I managed to test each pad out on a scrap panel and my car which on some panels was fairly hard paint. I would recommend going with Green and white (starting with white and working up of course) but also get Orange if you find the green just isnt cutting enough, i found i used the orange more than both the green and white. The orange pad also finished down very well.


----------



## Speedy83 (Apr 25, 2017)

Scotie said:


> I managed to test each pad out on a scrap panel and my car which on some panels was fairly hard paint. I would recommend going with Green and white (starting with white and working up of course) but also get Orange if you find the green just isnt cutting enough, i found i used the orange more than both the green and white. The orange pad also finished down very well.


Ok thank you for that!

Have you ever tested with a MF pad or is this probably to though you think?


----------



## Scotie (Aug 24, 2016)

Speedy83 said:


> Ok thank you for that!
> 
> Have you ever tested with a MF pad or is this probably to though you think?


I personally have not tried a MF pad with this, but have heard good things of this product used with the Buff and Shine Uro-Fiber pads.


----------



## Speedy83 (Apr 25, 2017)

Scotie said:


> I personally have not tried a MF pad with this, but have heard good things of this product used with the Buff and Shine Uro-Fiber pads.


Ok thank you. Will have a look at the B&S pad!


----------



## chongo (Jun 7, 2014)

Speedy83 said:


> Ok thank you. Will have a look at the B&S pad!


I tested them on a black Mercedes and it had hard paint with EX, and it removed all the swirls but left the deeper scratches behind but the way it left the finish was the big surprise :doublesho left it basically LSP ready:thumb: this was on my Rupes 15:wave:


----------



## Speedy83 (Apr 25, 2017)

chongo said:


> I tested them on a black Mercedes and it had hard paint with EX, and it removed all the swirls but left the deeper scratches behind but the way it left the finish was the big surprise :doublesho left it basically LSP ready:thumb: this was on my Rupes 15:wave:


Sounds promising then  i will have this polish as a one step before a layer of power lock so LSP ready with great finish sounds just right!

Have a Crocraft instead of a Rupes tho.


----------



## chongo (Jun 7, 2014)

Speedy83 said:


> Sounds promising then  i will have this polish as a one step before a layer of power lock so LSP ready with great finish sounds just right!
> 
> Have a Crocraft instead of a Rupes tho.

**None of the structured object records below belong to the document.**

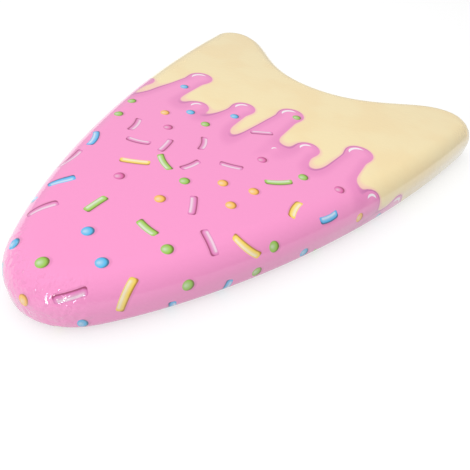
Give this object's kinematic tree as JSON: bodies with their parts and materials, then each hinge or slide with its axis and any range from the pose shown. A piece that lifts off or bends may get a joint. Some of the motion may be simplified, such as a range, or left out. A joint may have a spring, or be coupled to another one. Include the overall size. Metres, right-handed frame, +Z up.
{
  "type": "bodyboard",
  "caption": "Small children's foam bodyboard with a rounded nose, two rounded tail tips, a hollow tail and a film-covered deck.",
  "frame": {"origin": "centre of the board's box at its lowest face, the face of the slick sheet", "axes": "+X to the nose, +Y to the rider's left, +Z up through the deck"},
  "size_m": [0.42, 0.32, 0.035],
  "materials": {
    "eps_foam": "matte moulded bead foam",
    "hot_melt": "satin adhesive film",
    "pe_foam": "matte closed-cell foam",
    "printed_film": "glossy laminated printed film",
    "slick": "smooth satin sheet",
    "seal": "satin hot-melt bead"
  },
  "bodies": {
    "root": {"foam_core": "eps_foam", "deck_glue_film": "hot_melt", "deck_foam_skin": "pe_foam", "deck_print_film": "printed_film", "bottom_glue_film": "hot_melt", "bottom_foam_skin": "pe_foam", "slick_sheet": "slick", "edge_seal": "seal"}
  },
  "joints": []
}
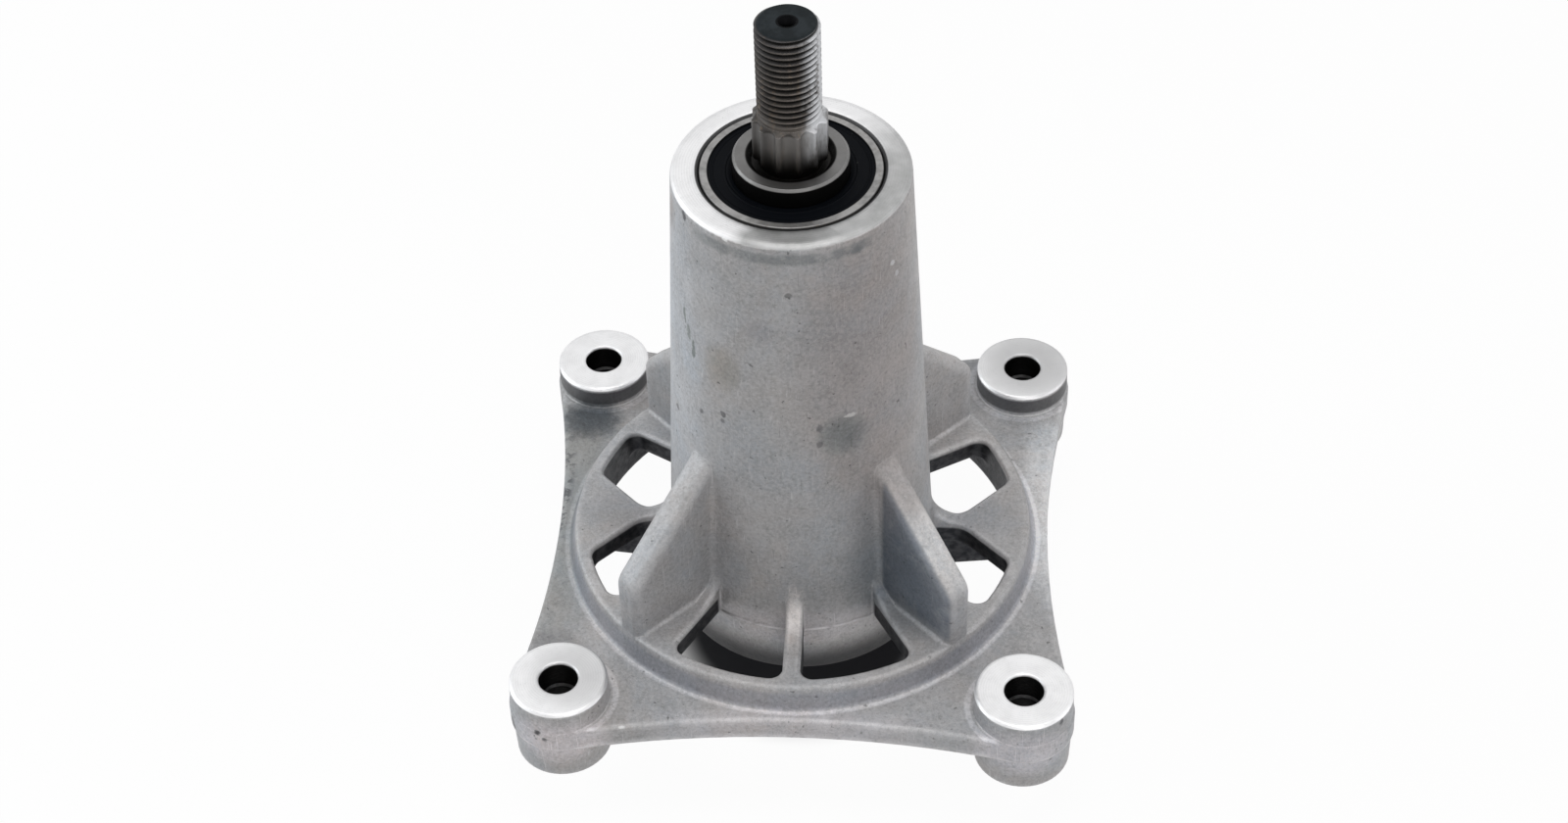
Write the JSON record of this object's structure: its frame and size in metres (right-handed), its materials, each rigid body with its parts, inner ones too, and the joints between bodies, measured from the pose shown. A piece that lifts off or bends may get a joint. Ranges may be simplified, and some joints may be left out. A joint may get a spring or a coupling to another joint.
{
  "type": "mower blade hub",
  "caption": "Cast hub with a tall tapered tube on a square flange, ribbed round web, and a splined, threaded spindle turning in sealed ball bearings.",
  "frame": {"origin": "centre of the four bolt holes, in the plane of the machined boss tops", "axes": "+Z along the spindle towards its threaded end; +X and +Y along the sides of the square flange, +X along a spoke that flares at the ring"},
  "size_m": [0.1282, 0.1282, 0.1814],
  "materials": {
    "cast_aluminium": "matte as-cast skin, machined boss tops and rim",
    "spindle_steel": "turned steel, lightly oiled",
    "bearing_steel": "ground bearing steel",
    "seal_rubber": "black moulded rubber",
    "cage_steel": "pressed steel sheet"
  },
  "bodies": {
    "casting": {"housing": "cast_aluminium", "upper_outer_ring": "bearing_steel", "upper_outer_seal": "seal_rubber", "upper_inner_seal": "seal_rubber", "lower_outer_ring": "bearing_steel", "lower_outer_seal": "seal_rubber", "lower_inner_seal": "seal_rubber"},
    "spindle": {"shaft": "spindle_steel", "spacer_sleeve": "spindle_steel", "upper_inner_ring": "bearing_steel", "lower_inner_ring": "bearing_steel"},
    "upper_cage": {"upper_cage_top": "cage_steel", "upper_cage_bottom": "cage_steel", "upper_cage_rivets": "cage_steel", "upper_balls": "bearing_steel"},
    "lower_cage": {"lower_cage_top": "cage_steel", "lower_cage_bottom": "cage_steel", "lower_cage_rivets": "cage_steel", "lower_balls": "bearing_steel"}
  },
  "joints": [
    {"name": "spindle_spin", "type": "hinge", "parent": "casting", "child": "spindle", "pos_m": [0, 0, 0], "axis": [0, 0, 1], "continuous": true},
    {"name": "upper_cage_spin", "type": "hinge", "parent": "casting", "child": "upper_cage", "pos_m": [0, 0, 0.1009], "axis": [0, 0, 1], "continuous": true},
    {"name": "lower_cage_spin", "type": "hinge", "parent": "casting", "child": "lower_cage", "pos_m": [0, 0, -0.014], "axis": [0, 0, 1], "continuous": true}
  ],
  "couplings": [
    {"joint": "upper_cage_spin", "follows": "spindle_spin", "ratio": 0.38299},
    {"joint": "lower_cage_spin", "follows": "spindle_spin", "ratio": 0.38299}
  ]
}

Is that a DA because I've never heard of that polisher


----------



## Speedy83 (Apr 25, 2017)

chongo said:


> Is that a DA because I've never heard of that polisher


Here it is 

http://www.clasohlson.com/uk/Cocraft-HPV-720-Angle-Polisher/18-3597


----------



## euge07 (Jan 15, 2011)

chongo said:


> I tested them on a black Mercedes and it had hard paint with EX, and it removed all the swirls but left the deeper scratches behind but the way it left the finish was the big surprise :doublesho left it basically LSP ready:thumb: this was on my Rupes 15:wave:


Interested in these pads Chongo, how much EX04-06 did you use with them, usual 3 or 4 dots? are they easy to work with?


----------



## chongo (Jun 7, 2014)

euge07 said:


> Interested in these pads Chongo, how much EX04-06 did you use with them, usual 3 or 4 dots? are they easy to work with?


Yes bud the normal 3-4 blobs:thumb: fantastic pads to use just pick your polish or compound and polish away :buffer:


----------